On December 6, 2016, the New York Giants signed Williams to their practice squad. He signed a reserve/future contract with the Giants on January 9, 2017. On September 2, 2017, he was waived by the Giants and was signed to the practice squad the next day. Williams was promoted to the active roster on November 1. He made his only appearance of the 2017 season on November 5 against the Los Angeles Rams, recording one solo tackle and one assisted tackle while playing 11 snaps on defense and 16 snaps on special teams. He was waived by the Giants on November 7 and was re-signed to the practice squad. Williams signed a reserve/future contract with the Giants on January 1, 2018. On September 1, 2018, he was waived/injured by the Giants due to a hip/shoulder injury and reverted to injured reserve the next day. He became a free agent after the 2018 season.

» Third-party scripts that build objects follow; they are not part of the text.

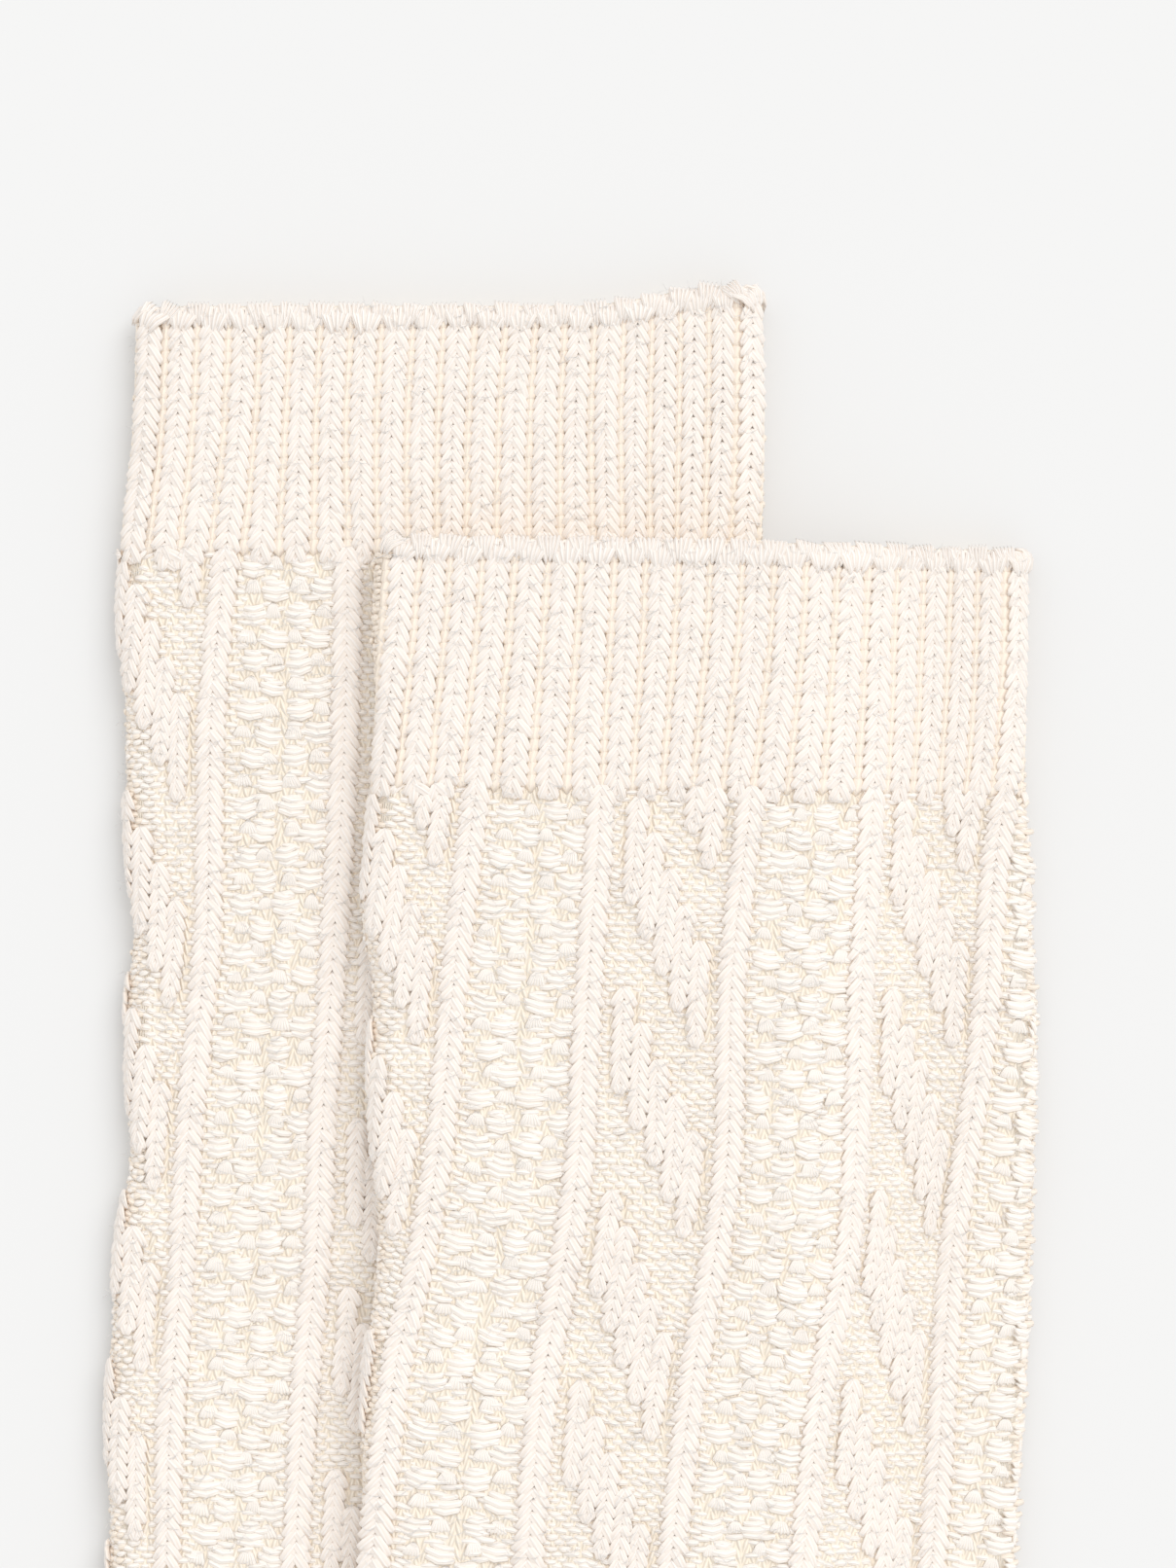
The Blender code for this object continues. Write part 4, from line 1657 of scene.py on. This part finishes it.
@dataclass
class Sock:
    """One sock: its form and all its knit."""

    name: str
    form: SockForm
    pattern: LegPattern
    seed: int
    outline_above: Array | None = None
    cuff_from: float = 3.3
    last_rib: float = 0.72
    tip_up: float = 0.8
    last_needle: float = NEEDLES / 2 - 0.3
    groove_from: float = 2.2
    wide_groove: float = 1.7
    lip_from: float = 1.35
    low_lip_from: float = 0.75
    low_lip: float = 0.7
    side_outs: tuple[float, ...] = (-0.6, 0.9, 2.4)
    side_wide: float = 0.9
    first_cable: float = 1.12
    last_cable: float = 0.8
    cable_tip_up: float = 0.55
    cable_tip: float = 0.8
    roll_radius: float = 1.05
    cover_deep: float = 6.0
    moss_uneven: float = 0.16
    fuzz_apart: float = 2.9
    foot_wales: int = 42
    pieces: list[bpy.types.Object] = field(default_factory=list)

    def shown(self, seat: Seat) -> Array:
        """Which seats the other sock leaves bare, or covers only near its edge.

        Args:
            seat: The seats.

        Returns:
            Whether each one shows.
        """
        if self.outline_above is None:
            return np.ones(len(seat.place), bool)
        places = seat.place[:, :2] - self.form.origin
        return distance_outside(places, self.outline_above) > -self.cover_deep

    def knit_leg(
        self, knitter: Knitter, layer: Layer, spots: list[Spot], tall: float, yarn: bpy.types.Material
    ) -> None:
        """Knits one layer of stitches on the cuff or leg.

        Args:
            knitter: What sets the stitches.
            layer: Which stitches, and how they sit.
            spots: The needle, the distance down, and the share of the usual width if it isn't 1.
            tall: The stitch's scale up the wale.
            yarn: The yarn's material.
        """
        table = np.array([(*spot, 1.0)[:3] for spot in spots])
        seat = self.form.leg_seats(table[:, 0], table[:, 1], layer.lift)
        faces = seat.outward[:, 2] > layer.least_up
        seat, table = Seat(*(values[faces] for values in seat)), table[faces]
        wide = seat.wide / layer.drawn * table[:, 2]
        size = np.stack([wide, np.full(len(wide), tall), np.ones(len(wide))], axis=1)
        self.knit(knitter, layer.part, layer.kind, seat, size, yarn)

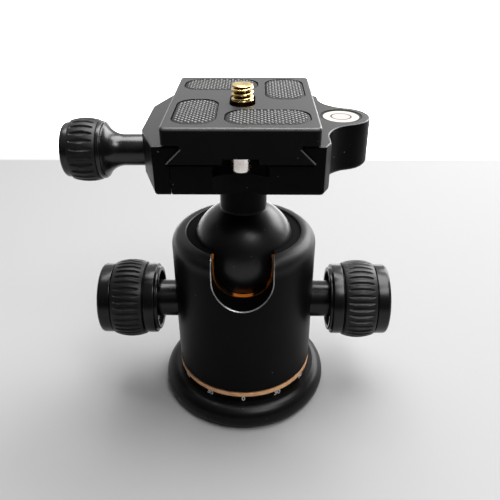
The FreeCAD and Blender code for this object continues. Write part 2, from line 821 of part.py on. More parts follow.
def make_lock_knob(name, side):
    """Knob body with its hub, rubber grip and end cap."""
    spigot_x = s.plunger_end_x - s.plunger_socket_depth + s.face_gap
    core_x = s.cap_start_x + s.cap_length / 2
    knob = turned_piece(name + "_knob_body", [(side * x, radius) for x, radius in [
        (spigot_x, as_size(0)),
        (spigot_x, s.hub_spigot_radius),
        (s.hub_end_x, s.hub_spigot_radius),
        (s.hub_end_x, s.hub_radius),
        (s.knob_inner_x + s.knob_recess_depth, s.hub_radius),
        (s.knob_inner_x + s.knob_recess_depth, s.knob_recess_radius),
        (s.knob_inner_x, s.knob_recess_radius),
        (s.knob_inner_x, s.knob_rim_radius),
        (s.knob_rim_x, s.knob_rim_radius),
        (s.knob_rim_x, s.knob_collar_radius),
        (s.knob_collar_x, s.knob_collar_radius),
        (s.knob_collar_x, s.knob_gap_radius),
        (s.grip_start_x, s.knob_gap_radius),
        (s.grip_start_x, s.knob_core_radius),
        (core_x, s.knob_core_radius),
        (core_x, as_size(0)),
    ]], along_x=True)
    move(knob, z=s.lock_axis_z)
    grip = make_grip(name + "_knob_grip", side, s.grip_start_x, s.grip_length, s.knob_core_radius,
                     s.grip_end_radius, s.grip_radius, s.grip_groove_width, s.grip_groove_depth,
                     s.grip_ribs)
    move(grip, z=s.lock_axis_z)
    cap_end = s.cap_start_x + s.cap_length
    cap = turned_piece(name + "_knob_cap", [
        (side * (s.cap_start_x - s.knob_gap), s.knob_core_radius),
        (side * (s.cap_start_x - s.knob_gap), s.knob_gap_radius),
        (side * s.cap_start_x, s.knob_gap_radius),
        (side * s.cap_start_x, s.cap_radius),
        (side * (cap_end - s.cap_rounding), s.cap_radius),
        (side * cap_end, s.cap_radius - s.cap_rounding, -side * s.cap_rounding),
        (side * cap_end, s.cap_dish_radius),
        (side * (cap_end - s.cap_dish_depth), s.cap_dish_radius - s.cap_dish_depth),
        (side * (cap_end - s.cap_dish_depth), 0),
        (side * core_x, 0),
        (side * core_x, s.knob_core_radius),
    ], along_x=True)
    move(cap, z=s.lock_axis_z)


def make_grip(label, side, start_x, length, bore, end_radius, radius, width, depth, ribs):
    """Rubber sleeve: a barrel whose lengthwise grooves run out where it gets thinner."""
    rise = radius - end_radius
    bulge = (length * length / 4 + rise * rise) / (2 * rise)
    near, far = side * start_x, side * (start_x + length)
    body = new_body(label)
    section = new_sketch(body, "XZ_Plane")
    add_loop(section, [(near, bore), (near, end_radius), (far, end_radius, -side * bulge),
                       (far, bore)])
    revolve(body, section, "H_Axis")
    across = new_sketch(body, "YZ_Plane")
    top = radius + depth
    add_loop(across, [(-width, top), (0, radius - depth), (width, top)])
    cut = pocket(body, across, 2 * (start_x + length) + 2, middle=True)
    repeat_around(body, cut, across, "N_Axis", ribs)
    return keep(body, label)


# Clamp

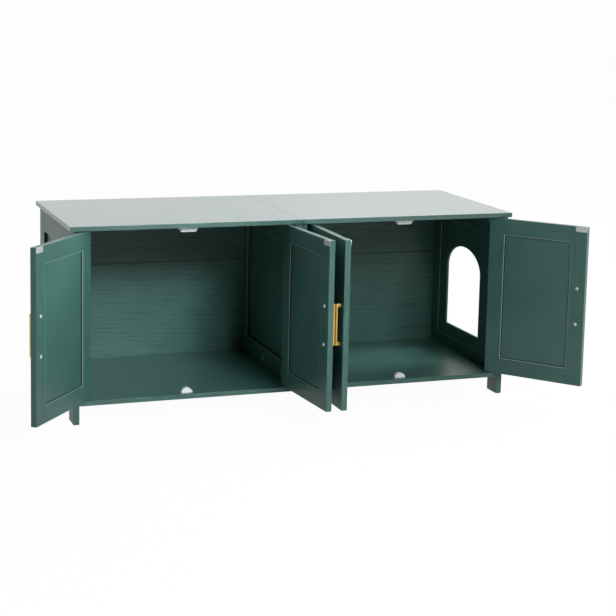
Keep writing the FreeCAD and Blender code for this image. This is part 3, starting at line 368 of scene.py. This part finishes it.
def framed(prefix, uprights, stand):
    """Paints one frame and its panel, with painted shade and a painted highlight at the step round the
    opening that its members leave.
    """
    stiles = seen_from(stand, *(f"{prefix}_{upright}" for upright in uprights))
    rails = seen_from(stand, f"{prefix}_rails")
    edges = widest_gap(stiles, 0), span(stiles, 1), widest_gap(rails, 2)
    middle = Vector([(low + high) / 2 for low, high in edges])
    half = Vector([(high - low) / 2 for low, high in edges])
    along = stand.inverted().to_euler()
    for title, members, run, relief, emboss in (("stiles", uprights, RUN_Z, 0.5, 0.14 * MM),
                                                ("rails", ("rails",), along, 0.5, 0.14 * MM),
                                                ("panel", ("panel",), RUN_Z, 0.12, 0.08 * MM)):
        paint = green_paint(f"green_{prefix}_{title}", run, relief, emboss)
        paint_step_light(paint, stand, middle, half)
        for member in members:
            finish(f"{prefix}_{member}", paint)


FRONT_TO_BACK = Matrix.Rotation(math.pi / 2, 4, "Z")
for hand in ("left", "right"):
    framed(f"side_{hand}", ("front_leg", "back_leg"), FRONT_TO_BACK)


# Base. Two boards, one in each bay, are held between the sides and the partition, and a foot under their
# joint takes the load in the middle. Their upper faces are smooth, so that they wipe clean.
base_paint = green_paint("green_base", RUN_X, relief=0.25, emboss=0.06 * MM)
finish("base_left", base_paint)
finish("base_right", base_paint)
finish("centre_foot", green_paint("green_foot", RUN_Z))


# Partition. A frame of two stiles and two rails round a panel, made as the sides are but thicker, because
# the inner doors turn on it from both sides.
framed("partition", ("front_stile", "back_stile"), FRONT_TO_BACK)


# Back wall. A lower and an upper board in each bay slide in grooves of the sides and the partition. Their
# grain lies level and is the deepest on the cabinet. A thin painted seal closes the joint between the two
# boards, and painted shade darkens a band along the joint.
JOINT_SHADE, PAINTED_JOINT_SHADE = 3 * MM, (0.008, 0.012, 0.010, 1)
joint_low, joint_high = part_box("back_lower_left")[1][2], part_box("back_upper_left")[0][2]
for number, name in enumerate(("lower_left", "lower_right", "upper_left", "upper_right")):
    paint = green_paint(f"green_back_{name}", RUN_X, relief=0.85, emboss=0.22 * MM, rough=0.40, fine=1.5,
                        rub_and_glint=0.0, shift=(0.31 * number, 0, 0.17 * number))
    tree = paint.node_tree
    skin = tree.nodes["Principled BSDF"].inputs["Base Color"]
    # Painted shade: a dark band that fades out from the middle of the joint.
    rise = shader(tree, "SeparateXYZ")
    tree.links.new(shader(tree, "TexCoord").outputs["Object"], rise.inputs[0])
    away = reckon(tree, "ABSOLUTE", reckon(tree, "SUBTRACT", rise.outputs["Z"], (joint_low + joint_high) / 2))
    joint_shaded = spread(tree, away, 0.0, JOINT_SHADE, 0.95, 0.0)
    tree.links.new(tinted(tree, joint_shaded, skin.links[0].from_socket, PAINTED_JOINT_SHADE), skin)
    finish(f"back_{name}", paint)


def raised(shape, thick):
    """Gives a flat outline its thickness."""
    lifted = bmesh.ops.extrude_face_region(shape, geom=shape.faces[:])["geom"]
    corners = [part for part in lifted if isinstance(part, bmesh.types.BMVert)]
    bmesh.ops.translate(shape, verts=corners, vec=(0, 0, thick))
    bmesh.ops.recalc_face_normals(shape, faces=shape.faces)


def softened(shape, edges, width):
    bmesh.ops.bevel(shape, geom=edges, offset=width, segments=2, affect="EDGES", profile=0.5, material=-1)


def link_piece(name, shape, body, material):
    mesh = bpy.data.meshes.new(name)
    shape.to_mesh(mesh)
    shape.free()
    piece = bpy.data.objects.new(name, mesh)
    bpy.context.scene.collection.objects.link(piece)
    mesh.materials.append(material)
    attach(piece, body)


# The seal is as thick as the joint, a little shorter than the boards, and set behind their front faces.
SEAL_DEPTH, SEAL_BEHIND, SEAL_SHORT = 2.2 * MM, 2.3 * MM, 1.8 * MM
seal_thick = joint_high - joint_low
seal_paint = green_paint("green_joint_seal", RUN_X, rub_and_glint=0.0)
for hand in ("left", "right"):
    board_low, board_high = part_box(f"back_lower_{hand}")
    length = board_high[0] - board_low[0] - 2 * SEAL_SHORT
    middle_x = (board_low[0] + board_high[0]) / 2
    shape = bmesh.new()
    bmesh.ops.create_grid(shape, x_segments=1, y_segments=1, size=0.5)
    bmesh.ops.scale(shape, verts=shape.verts, vec=(length, SEAL_DEPTH, 1))
    raised(shape, seal_thick)
    softened(shape, [edge for edge in shape.edges if edge.calc_length() > length / 2], seal_thick / 3)
    bmesh.ops.translate(shape, verts=shape.verts, vec=(middle_x, board_low[1] + SEAL_BEHIND, joint_low))
    link_piece(f"back_joint_seal_{hand}", shape, "cabinet", seal_paint)


# Doors. Four alike, each with two stiles and two rails grooved round a thin panel, which is set back on both
# faces. They hang on pins at the ends of their hinge stiles, and stand open at rest, which is one end of
# every hinge's range.
STANDS = {}
for hinge in frame["joints"]:
    pivot_x, pivot_y, _ = hinge["pos_m"]
    turn_to_close = math.radians(sum(hinge["range_deg"]))
    stand = Matrix.Translation((pivot_x, pivot_y, 0)) @ Matrix.Rotation(-turn_to_close, 4, "Z")
    framed(hinge["child"], ("hinge_stile", "handle_stile"), stand)
    STANDS[hinge["child"]] = stand


# Pulls. A flat bar of brass-coloured metal on two short posts, brushed along its length, is held by two
# screws through each free stile.
def metal(name, colour, roughness, brush, scratch):
    made, tree, shine = blank_finish(name)
    place = shader(tree, "TexCoord").outputs["Object"]
    lines = noise(tree, stretched(tree, place, brush), 1.0, 3.0, 0.6)
    cloud = noise(tree, place, 60.0, 3.0, 0.6)
    # Paler rims: partly rubbed metal, partly a painted highlight.
    rubbed_and_glint = grouped(tree, wear_and_glint, place, Width=0.6 * MM)["Rubbed Glint"]
    dark = tuple(0.72 * part for part in colour) + (1,)
    light = tuple(min(1.0, 1.15 * part + 0.05) for part in colour) + (1,)
    tone = tinted(tree, spread(tree, cloud, 0.2, 0.6), dark, colour + (1,))
    tree.links.new(tinted(tree, rubbed_and_glint, tone, light), shine.inputs["Base Color"])
    shine.inputs["Metallic"].default_value = 1.0
    tree.links.new(reckon(tree, "ADD", roughness, times(tree, lines, 0.16)), shine.inputs["Roughness"])
    pressed_in(tree, shine, lines, scratch, 0.6)
    return made


brass = metal("brushed_brass", (0.97, 0.60, 0.16), 0.28, (2600, 2600, 40), 0.03 * MM)
for door in STANDS:
    finish(f"{door}_handle", brass)


# Pivots. Each door turns on a steel pin at its top and foot, in flanged nylon bushes let into the top and
# the base.
def moulded(name, colour, shade, rough):
    made, tree, skin = blank_finish(name)
    place = shader(tree, "TexCoord").outputs["Object"]
    cloud = noise(tree, place, 140.0, 3.0, 0.6)
    tree.links.new(tinted(tree, spread(tree, cloud, 0.3, 0.7), shade, colour), skin.inputs["Base Color"])
    tree.links.new(spread(tree, cloud, 0.2, 0.8, rough - 0.06, rough + 0.08), skin.inputs["Roughness"])
    pressed_in(tree, skin, noise(tree, place, 2200.0), 0.04 * MM, 0.5)
    return made


finish("pivot_bushes", moulded("dark_nylon", (0.030, 0.033, 0.034, 1), (0.018, 0.02, 0.02, 1), 0.5))
zinc = metal("zinc_plate", (0.76, 0.77, 0.78), 0.42, (420, 420, 420), 0.02 * MM)
for door in STANDS:
    finish(f"{door}_pivot_pins", zinc)


# Catches and stops. A white plastic double catch under the top holds a magnet for each door of its bay, a
# steel strike plate on the door meets it, and a white half-round stop on the base meets the door's foot.
white = moulded("white_plastic", (0.88, 0.89, 0.88, 1), (0.80, 0.82, 0.82, 1), 0.34)
finish("magnetic_catches", white)
finish("door_stops", white)
finish("catch_magnets", zinc)
finish("catch_screws", zinc)
for door in STANDS:
    finish(f"{door}_strike_plate", zinc)


# Screws. Two pan heads hold each pull from inside the door and a countersunk one holds its strike plate, all
# bright zinc. A thin dark cross laid on each head, slightly sunk, is painted shade standing in for its
# recess.
bright = metal("bright_zinc", (0.96, 0.96, 0.96), 0.46, (300, 300, 300), 0.02 * MM)
# The dark cross on each head is painted shade for the recess.
cross_shade = metal("painted_shade_cross", (0.10, 0.10, 0.10), 0.5, (900, 900, 900), 0.02 * MM)
CROSS_THICK, CROSS_SUNK = 0.08 * MM, 0.03 * MM
PAN_CROSS, PLATE_CROSS = (4.2 * MM, 1.0 * MM), (3.4 * MM, 0.8 * MM)
PULL_POST = 8 * MM


def cross(width, arm):
    """A thin plus sign with softened corners, lying on z = 0."""
    shape = bmesh.new()
    bmesh.ops.create_grid(shape, x_segments=3, y_segments=3, size=width / 2)
    for corner in shape.verts:
        for axis in (0, 1):
            if abs(corner.co[axis]) < width / 3:
                corner.co[axis] = math.copysign(arm / 2, corner.co[axis])
    middles = {face: face.calc_center_median() for face in shape.faces}
    tips = [face for face, at in middles.items() if min(abs(at.x), abs(at.y)) > arm / 2]
    bmesh.ops.delete(shape, geom=tips, context="FACES")
    raised(shape, CROSS_THICK)
    upright_edges = [edge for edge in shape.edges
                     if abs(edge.verts[0].co.z - edge.verts[1].co.z) > CROSS_THICK / 2
                     and max(abs(edge.verts[0].co.x), abs(edge.verts[0].co.y)) > arm]
    softened(shape, upright_edges, arm * 0.22)
    return shape


for door, stand in STANDS.items():
    finish(f"{door}_screws", bright)
    parts = ("handle", "screws", "strike_plate")
    pull, screws, plate = (seen_from(stand, f"{door}_{part}") for part in parts)
    along, head, (low, high) = sum(span(pull, 0)) / 2, span(screws, 1)[1], span(pull, 2)
    crosses = (
        ("pull_cross_0", (along, head, low + PULL_POST / 2), PAN_CROSS),
        ("pull_cross_1", (along, head, high - PULL_POST / 2), PAN_CROSS),
        ("plate_cross", (sum(span(plate, 0)) / 2, span(plate, 1)[1], sum(span(plate, 2)) / 2), PLATE_CROSS),
    )
    for name, place, size in crosses:
        mark = cross(*size)
        lay = Matrix.Translation(place) @ Matrix.Rotation(-math.pi / 2, 4, "X")
        lay = stand @ Matrix.Translation((0, -CROSS_SUNK, 0)) @ lay
        bmesh.ops.transform(mark, matrix=lay, verts=mark.verts)
        link_piece(f"{door}_{name}", mark, door, cross_shade)


# Cam fittings. Zinc cams in the base, the rails and the top are turned with a screwdriver, and draw the
# boards together on steel bolts.
finish("cam_locks", zinc)
finish("cam_bolts", zinc)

On August 1, 2019, Williams signed with the Tennessee Titans. He was waived/injured on August 12 due to an undisclosed injury and reverted to injured reserve the next day. He spent the entire 2019 season on injured reserve. He was released by the Titans on July 28, 2020.

Pre-draft measurables
| Height | Weight | Arm length | Hand span | 40-yard dash | 10-yard split | 20-yard split | 20-yard shuttle | Three-cone drill | Vertical jump | Broad jump | Bench press |
| 6 ft 4+1⁄2 in (1.94 m) | 289 lb (131 kg) | 31+5⁄8 in (0.80 m) | 10 in (0.25 m) | 4.98 s | 1.80 s | 2.92 s | 4.45 s | 7.61 s | 30 in (0.76 m) | 9 ft 8 in (2.95 m) | 22 reps |
All values from Tennessee's Pro Day

==Personal life==
Williams' father, Keith, was a defensive lineman at Florida in the mid-1980s, was selected by the Minnesota Vikings in the 12th round of the 1987 NFL draft, and later played for the Chicago Bruisers, Dallas Texans and Orlando Predators of the Arena Football League from 1988 to 1991. Williams's sister, Janine, played volleyball at Florida and UCF. He held the first annual Jordan Williams Skills Camp on July 14, 2016.